这件英藏的古老文书,记载了一个更“飒爽”的女人社——

“显德六年己未年岁正月三日,女人社因兹新岁初来,各发好意,再立条件。盖闻至城(诚)立社,有条有格。夫邑仪者,父母生其身,朋友长其值,通危则相扶,难则相救,与朋友交,言如信,结交朋友,世语相续。大者若姊,小者若妹,让语先登,立条件与后。山河为督,终不相违。一. 社内容凶逐吉,亲痛之名,便于社格,人各油壹合,白面壹斤,粟壹斗,便须驱驱济食饭及酒者。若本身死亡者,仰众社盖白耽拽便送,赠例同前一般。其主人看待,不拣厚薄轻重,亦无罚则。二. 社内正月建福一日,人各税粟壹斗,灯油壹灯油一,脱塔壹沙。
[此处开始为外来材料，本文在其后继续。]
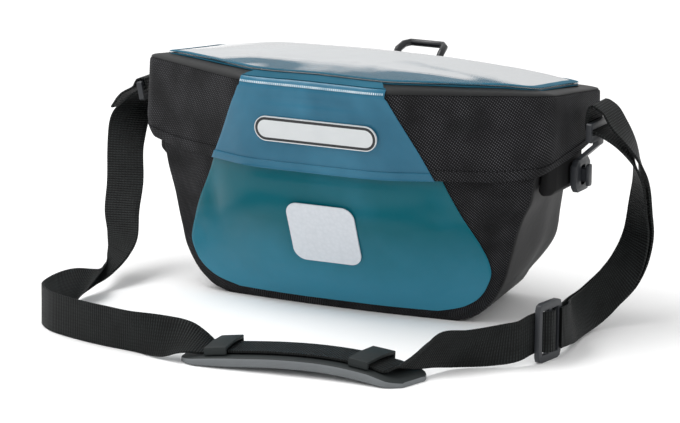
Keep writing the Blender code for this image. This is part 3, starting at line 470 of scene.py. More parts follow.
def turn_outwards(bm, middle):
    """Turns an open skin's faces away from a point inside the bag."""
    bm.normal_update()
    facing = sum((f.calc_center_median() - middle).dot(f.normal) * f.calc_area() for f in bm.faces)
    if facing < 0:
        bmesh.ops.reverse_faces(bm, faces=bm.faces)
    bm.normal_update()


PIECES = []


def place_piece(name, bm, looks, nodes=(), sharp=None):
    """Makes the object at the origin, rides it on the bag and hides the solids that it stands for.
    The shading breaks at edges over sharp degrees."""
    mesh = bpy.data.meshes.new(name)
    bm.to_mesh(mesh)
    bm.free()
    obj = bpy.data.objects.new(name, mesh)
    bpy.context.scene.collection.objects.link(obj)
    for look in looks:
        mesh.materials.append(look)
    mesh.shade_smooth()
    if sharp is not None:
        mesh.set_sharp_from_angle(angle=math.radians(sharp))
    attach(obj, "root")
    if nodes:
        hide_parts(*nodes)
    PIECES.append(obj)
    return obj


def wall(obj, thickness, offset, rim_bevel=0):
    """A live Solidify, with its rim rounded by a small Bevel."""
    solid = obj.modifiers.new("Wall", "SOLIDIFY")
    solid.thickness, solid.offset = thickness, offset
    if rim_bevel:
        edge = obj.modifiers.new("Rim", "BEVEL")
        edge.width, edge.segments, edge.angle_limit = rim_bevel, 2, math.radians(50)


# %% [markdown]
# ## The bag's plan
# Seen from above the bag has a flat front, two slanting facets, straight sides and a flat back.
# Half of that plan is five points with rounded corners, and the other half is its mirror image.
# %% Plan helpers
def table(rows, x):
    """Reads a two-column table at x, in straight lines between its rows."""
    if x <= rows[0][0]:
        return rows[0][1]
    for (x0, y0), (x1, y1) in zip(rows, rows[1:]):
        if x <= x1:
            return lerp(y0, y1, (x - x0) / (x1 - x0))
    return rows[-1][1]


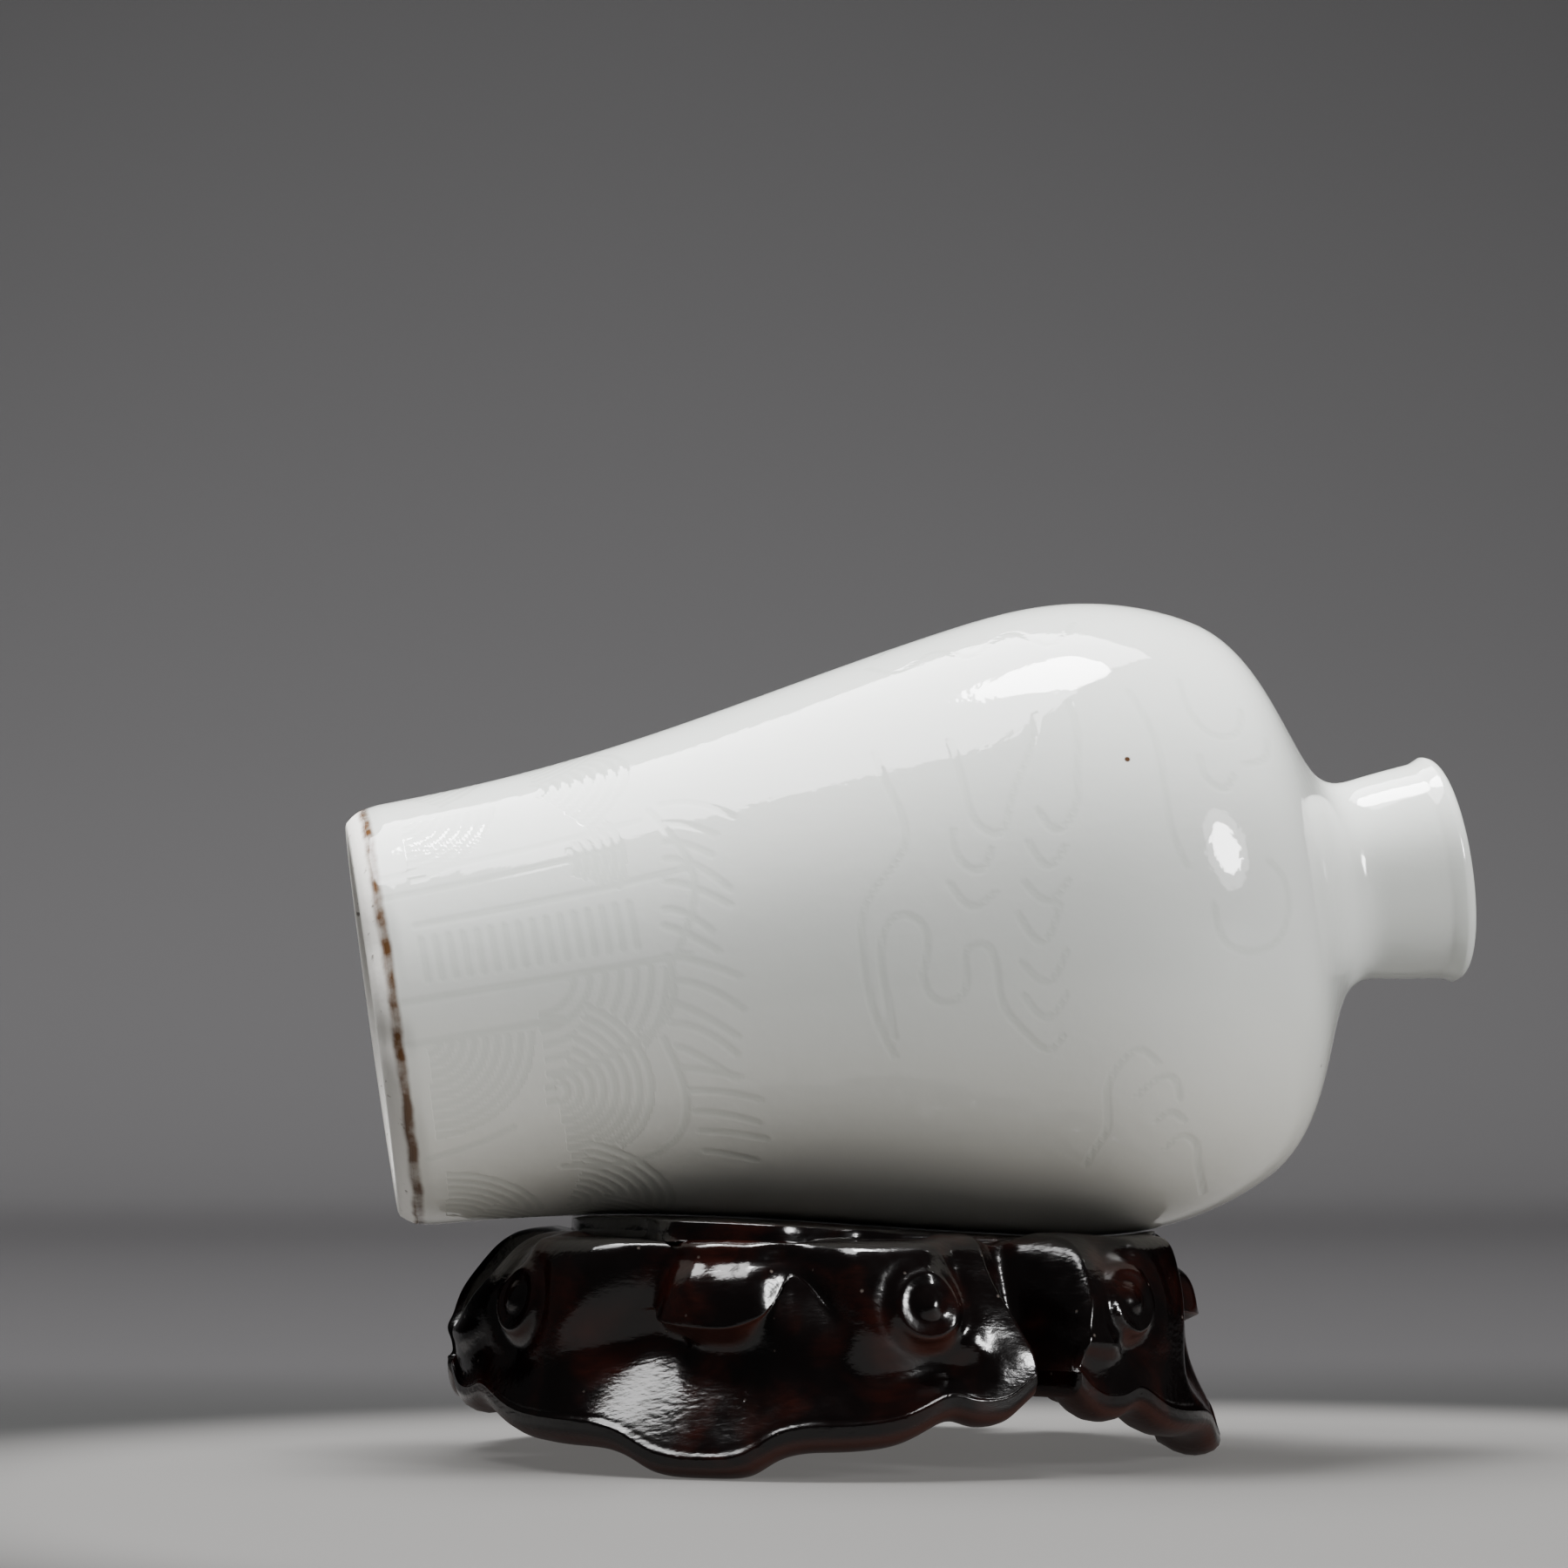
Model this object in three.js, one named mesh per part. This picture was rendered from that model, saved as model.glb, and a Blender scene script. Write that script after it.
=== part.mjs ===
// A white porcelain snuff bottle of plum-vase form, lying in the dished seat of its carved hardwood stand.
// Millimetres, +Z up, +X from the bottle's foot towards its mouth, the origin on the ground under the middle.
import * as THREE from "three";

// Bottle: lengths run along its own axis from the foot, radii from that axis.
const BOTTLE_LENGTH = 76;
const FOOT_BEVEL_LENGTH = 1.2;
const FOOT_BEVEL_DEPTH = 0.75;
const FOOT_RING_WIDTH = 2.6;
const FOOT_RECESS_DEPTH = 1.4;
const FOOT_RADIUS = 14.45;
const FLARE_PLACE = 9;
const FLARE_RADIUS = 14.98;
const WAIST_PLACE = 20;
const WAIST_RADIUS = 16.5;
const TAPER_PLACE = 32;
const TAPER_RADIUS = 18.98;
const BELLY_PLACE = 43;
const BELLY_RADIUS = 21.22;
const SHOULDER_PLACE = 49;
const SHOULDER_RADIUS = 21.98;
const TURN_PLACE = 54.5;
const TURN_RADIUS = 21.52;
const SLOPE_PLACE = 59;
const SLOPE_RADIUS = 20;
const STEEP_PLACE = 63;
const STEEP_RADIUS = 16.2;
const NECK_ROOT_PLACE = 65.3;
const NECK_ROOT_RADIUS = 11.3;
const NECK_FOOT_PLACE = 67;
const NECK_FOOT_RADIUS = 8.2;
const NECK_PLACE = 70.5;
const NECK_RADIUS = 7.12;
const LIP_ROOT_PLACE = 74.4;
const LIP_ROOT_RADIUS = 7.62;
const MOUTH_RADIUS = 7.97;
const LIP_RADIUS = 0.85;
const BODY_WALL = 2.1;
const FLOOR_THICKNESS = 3.4;
const NECK_BORE_RADIUS = 4.6;
const LIP_ARC = 120;
const LIP_ARC_STEP = 30;
const BOTTLE_SIDES = 54;
const OUTLINE_STEP = 3;
const MOUTH_END_STEP = 1.8;
const OUTLINE_SAMPLES = 800;

// How the bottle lies: the height of its foot's centre, the rise of its axis, and where the foot is along X.
const FOOT_HEIGHT = 29.6;
const AXIS_RISE = THREE.MathUtils.degToRad(8.15);
const FOOT_X = -31.8;

// Stand: three cloud-shaped heads round a dished seat. Their directions are in degrees, 0 towards the viewer.
// A head's own angle runs from 0 at its middle to its edge and on to the middle of the gap beside it.
const HEAD_DIRECTIONS = [-25, 78, 208];
const COLUMN_ANGLE = 3;
const FACE_STEPS = 14;
const SEAT_CLEARANCE = 0.3;
const SEAT_SHIFT = 3;
const TROUGH_HALF_WIDTH = 5;
const TROUGH_DEPTH = 0.2;
const PAD_FLAP_RADIUS = 22;
const PAD_GAP_RADIUS = 18;
const PAD_WIDE_ANGLE = 9;
const PAD_NARROW_ANGLE = 32;
const PAD_SPREAD = 0.2;
const PAD_STEP = 0.2;
const LEDGE_HEIGHT = 14.95;
const ARRIS_RADIUS = 26.6;
const GAP_TOP_RADIUS = 19.2;
const GAP_TOP_DROP = 0.4;
const GAP_RADIUS = 22;
const GAP_ARRIS_HEIGHT = 6.6;
const FLAP_TOP_DROPS = [0, 1.5, 0];
const FLAP_SHIFT_ANGLE = 1;
const FLAP_HALF_ANGLE = 9.3;
const FLAP_END_ANGLE = 14;
const FLAP_CORNER_RISE = 2.6;
const FLAP_NARROWING = 1.2;
const LIP_FADE_ANGLE = 24;
const POCKET_HALF_ANGLE = 11;
const VALLEY_ANGLE = 5;
const DOME_START_ANGLE = 17;
const DOME_FULL_ANGLE = 29;
const END_START_ANGLE = 41;
const END_FULL_ANGLE = 50;
const WHORL_ANGLE = 37;
const WHORL_HEIGHT = 11.2;
const WHORL_RADIUS = 1.5;
const WHORL_RISE = 0.5;
const EDGE_ANGLE = 56;
const HALF_GAP_ANGLE = 4;
const HALF_HEAD_ANGLE = EDGE_ANGLE + HALF_GAP_ANGLE;
const EDGE_NARROWING_ANGLE = 11;
const EDGE_WIDE_HEIGHT = 6.8;
const EDGE_NARROW_HEIGHT = 14;
const LIP_THICKNESS = 1.6;
const LIP_ROUND = 0.3;
const LIP_BEVEL = 1.4;
const LIP_WIDTH = 4.2;
const HOLLOW_WALL_SPREAD = 1.2;
const HOLLOW_CEILING = 7.6;
const HOLLOW_CROWN = 0.5;
const HOLLOW_RADIUS = 16.4;
const SEAT_SHARES = [0.3, 0.6, 0.85, 0.97, 1];
const GAP_SHARES = [0, 0.25, 0.6];
const FULL_TURN = 360;

// Profiles of a head as [radius, height], from its top down to the sharp lower edge. The flap's lip is at the
// fourth station of each, and the pocket's profile starts there.
const LIP_STATION = 3;
const LOWEST_STATION = 7;
const LIP_SHARE = 0.5;
const FLAP_PROFILE = [
  [22.45, 15.05],
  [23.1, 13.9],
  [24.1, 11.8],
  [25.1, 9.5],
];
const POCKET_PROFILE = [
  [25, 9.4],
  [23.8, 8.2],
  [23.8, 6.4],
  [25.1, 4],
  [ARRIS_RADIUS, 1.3],
];
const LEFT_VALLEY_PROFILE = [
  [21, 14.9],
  [22.55, 13.2],
  [22.75, 11.5],
  [22.7, 10],
  [22.8, 8.4],
  [23.8, 6.8],
  [25.3, 5],
  [ARRIS_RADIUS, 3.4],
];
const RIGHT_VALLEY_PROFILE = [
  [21, 14.9],
  [22.5, 13.3],
  [22.8, 11.8],
  [23.1, 10.6],
  [24.7, 8.8],
  [25.3, 7],
  [25.8, 5.2],
  [ARRIS_RADIUS, 3.4],
];
const DOME_PROFILE = [
  [22.6, 15],
  [24.7, 14.1],
  [25.5, 12.2],
  [25.9, 9.8],
  [25.75, 8.5],
  [25.45, 7.3],
  [25.8, 6.3],
  [ARRIS_RADIUS, 5.3],
];
const END_PROFILE = [
  [19.8, 15.35],
  [23.3, 14.3],
  [25.5, 11.6],
  [26.2, 9.5],
  [26.35, 8.4],
  [26.3, 7.4],
  [26.25, 6.4],
  [ARRIS_RADIUS, 5.2],
];

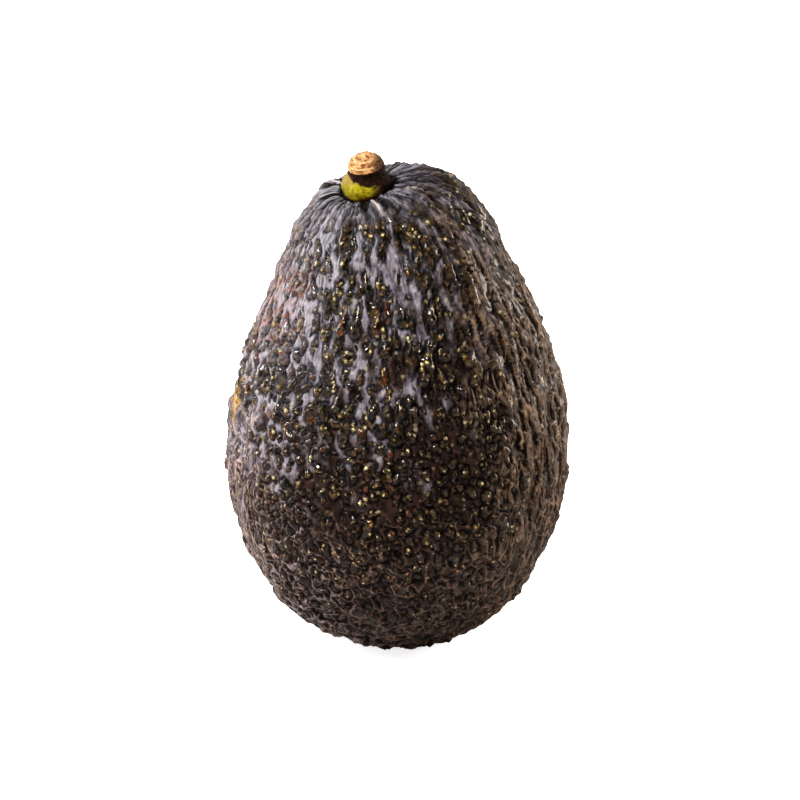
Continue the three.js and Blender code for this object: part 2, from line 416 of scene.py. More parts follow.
def add_pimples(warts, random):
    """Small warts in between, some of them grown on to a main one."""
    polar = np.arccos(1 - 2 * random.random(PIMPLES))
    azimuth = 2 * math.pi * random.random(PIMPLES)
    place = at_polar(polar)
    direction = sphere_direction(polar, azimuth)
    bare = on_lip(place) | (place["along"] > part_way(PIMPLE_END, random.random(PIMPLES)))
    size = part_way(PIMPLE_SIZE, random.random(PIMPLES))
    ratio = np.sin(polar) / np.maximum(place["radius"], 1e-9)
    index = []
    for dart in np.flatnonzero(~bare):
        to_main = np.linalg.norm(warts["direction"] - direction[dart], axis=1) / warts["reach"]
        to_small = np.linalg.norm(direction[index] - direction[dart], axis=1)
        if to_main.min() > PIMPLE_ROOM and np.all(to_small > PIMPLE_GAP * ratio[dart]):
            index.append(dart)
    small = {
        "direction": direction[index],
        "polar": polar[index],
        "azimuth": azimuth[index],
        "reach": 2 * size[index] * ratio[index],
        "along": place["along"][index],
    }
    warts["small"] = np.repeat((0.0, 1.0), (len(warts["reach"]), len(index)))
    for name in small:
        warts[name] = np.concatenate([warts[name], small[name]])


def bloomed_share(azimuth, height):
    cosine_range, height_range = BLOOMED
    return smooth(-np.cos(azimuth), *cosine_range) * smooth(height, *height_range)


def grooved_share(azimuth, along):
    share = sum(smooth(np.cos(azimuth), *cosine) * smooth(along, *reach) for cosine, reach in GROOVED)
    return share * (1 - GROOVED_FADE * smooth(along, *GROOVED_END))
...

一则报君王恩泰,二乃为父母作福。或有社内不拣大小,无格在席上喧拳,不听上人言教者,便仰众社就门罚醴咸一筵,众社破用。若要出社之者,各人决杖叁棒后,罚醴为席一筵,的无免者。社人名目,詴实如后。”(后略)

这件文书的最后,列明了连同这个女人社的社官在内,一共十五位社人的名单,虽然人数不多,但她们设立了类似于今天公司章程一样合理明确并有约束性的立社社条,包括惩罚制度。除了一起礼佛做功德,女人社还共同参与各种社交活动,一起吃饭、喝酒、掌灯、念佛,一起游戏和互助,提倡社人之间地位平等,彼此互相尊重,互相爱护。比如,古代敦煌地区的“建福”活动日,便成了女人社成员们祭祀后的狂欢。她们向苍天祈祷,饮酒游戏,所花费用各自承担,那不就是我们今天的AA制?!

阿斯塔那187号墓绢画,反映唐代贵妇闲逸生活

03

阿斯塔那74号墓《唐众阿婆作斋社约》

在新疆吐鲁番地区,最靠近中原的地方,曾出土过一方有纪年(唐显庆三年658)的残墓志,同时还有一份名为《唐众阿婆作斋社约》的文书。虽然它称不上是一个标准的“女人社”,但也珍贵地反映了七世纪中叶吐鲁番民间妇女的结社活动。

这篇文书中,首先列明二十六位“阿婆”(“阿婆”是隋唐时期常见的家庭称谓,通常指母亲;此处应指中老年妇女)的名单,其中大多数在名字下面画了指印,她们应当是发起这一组织的基本成员,其后列出了结社目的、活动方式、集资条件、丧葬赈济和违约处罚等条款。文字比较完整的几行是:

(前缺)月别斋日,共众人斋(后缺) 合众阿婆等至五月内,各出大麦贰(后缺)至十月内各与秋贰斗(后缺) ,众阿婆等中有身亡者(后缺) 麦壹斗,出饼五个。众中廿(后缺) 在外众人食囗囗众人中有人违教者,别银钱壹文入众人(后缺)。

显然,由阿婆们结成的这一团体,主要活动是共同作斋事,它按照共同的宗教信仰组织起来,同时具有互助赈济的性质。 今天,在新疆的女性群体中也有一个流行的词叫做“恰依”,相当于定期聚会的形式,不知道跟古时的女人社是否有一些渊源?

仇英《四季仕女图》局部

看来,是我们是小看了古时的女子!在男尊女卑的古代社会,女人社虽只是昙花一现,但这些考古文件中却透露出很多信息——传统意义上,常用“事亲育子、敬顺婉淑”来赞美中国古代妇女,她们几乎很少跨出家门参与门墙之外的活动,而事实上,敦煌和吐鲁番地区这些女性自发组织的集体行为,虽然是由于信仰的驱使,她们结合为独立群体,互帮互助,但在相当程度上很真实反映了那个时代的“她们”——开始摆脱来自家庭的禁锢,开始尝试独立的社会空间,开始拥有经济上的支配权;“危则相扶,难则相救”,更难能可贵的,她们在这个只属于自己群体的社会空间中,体会到平等与关爱,自由与独立——

这,不也是当今女性所奋力追寻的自我价值?!

祝,我们永远是自己的“女神”,永远有一颗自由、勇敢、真实之心。